In this letter, Wiesel insisted that both sides had valid arguments. What touched him deeply was the human, ethical dimension of Palestinian suffering. But for each Palestinian complaint, Wiesel countered with a corresponding Jewish trump that served to fault the Arabs: “if only they had taken into account Jewish suffering also, the Jewish right to also claim its sovereignty on its ancestral land.” He urged the Palestinians to adopt what he characterized as a particularly Jewish response to suffering: rather than inflict a justified vengeance on an unfeeling world, the Jewish survivor chose to take a stand on behalf of humanity. In contrast, Wiesel framed the Palestinians’ response to their suffering as terrorism: they killed innocent Jews who had already known enough suffering and death. He thought that his Palestinian interlocutor would surely describe these violent acts as the work of extremists; however, Wiesel asserted “they acted on your behalf, with your approval, since you did not raise your voice to reason with them. You will tell me that it is your tragedy which incited them to murder. By murdering, they debased that tragedy, they betrayed it.”

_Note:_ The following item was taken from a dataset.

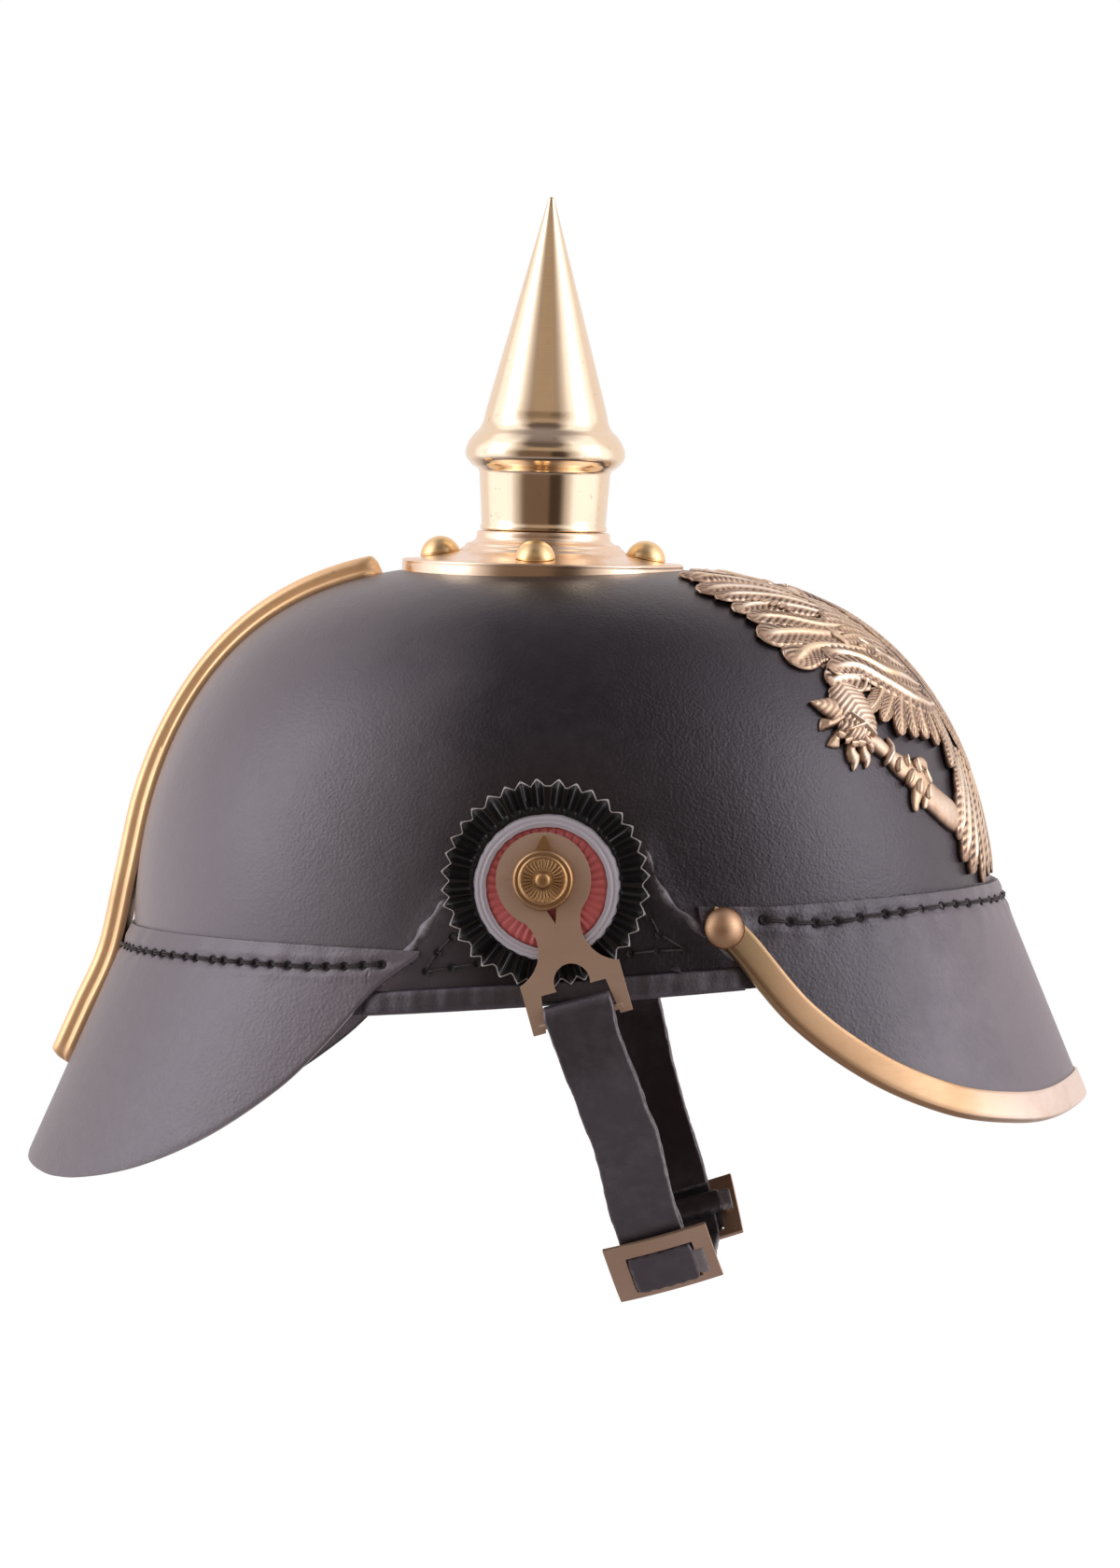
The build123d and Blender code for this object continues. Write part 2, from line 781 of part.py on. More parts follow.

In short, although Wiesel started this letter with a hope to connect at an ethical level with the Palestinians, he gradually moved into blaming the Palestinians and averting his eyes from the political causes of their grievances. In this encounter with the Palestinian, Wiesel instinctively adverted to the incomparable suffering of the Holocaust and the way Jews supposedly transcended that brutality in an amazingly humanistic way. He compared Palestinian responses to suffering under Israel with Holocaust survivors’ responses to suffering in Europe. What he did not do was to raise the pertinent issue of what Zionist Jews in Palestine did with their European-based suffering before and after the Holocaust in their quest for a Jewish state outside of Europe and, after 1948, what Israeli Jews had done with their historical inheritance of affliction in relation to the indigenous Palestinians. Wiesel admitted that he felt responsible for Palestinian “sorrow,” which, in historical terms, was caused by the mass dispossession since 1948 and military occupation since 1967. But he didn’t specify what he felt compelled to do as a result of feeling responsible for this sorrow and he did not acknowledge any wrong-doing by Israel as a direct agent in causing Palestinian suffering.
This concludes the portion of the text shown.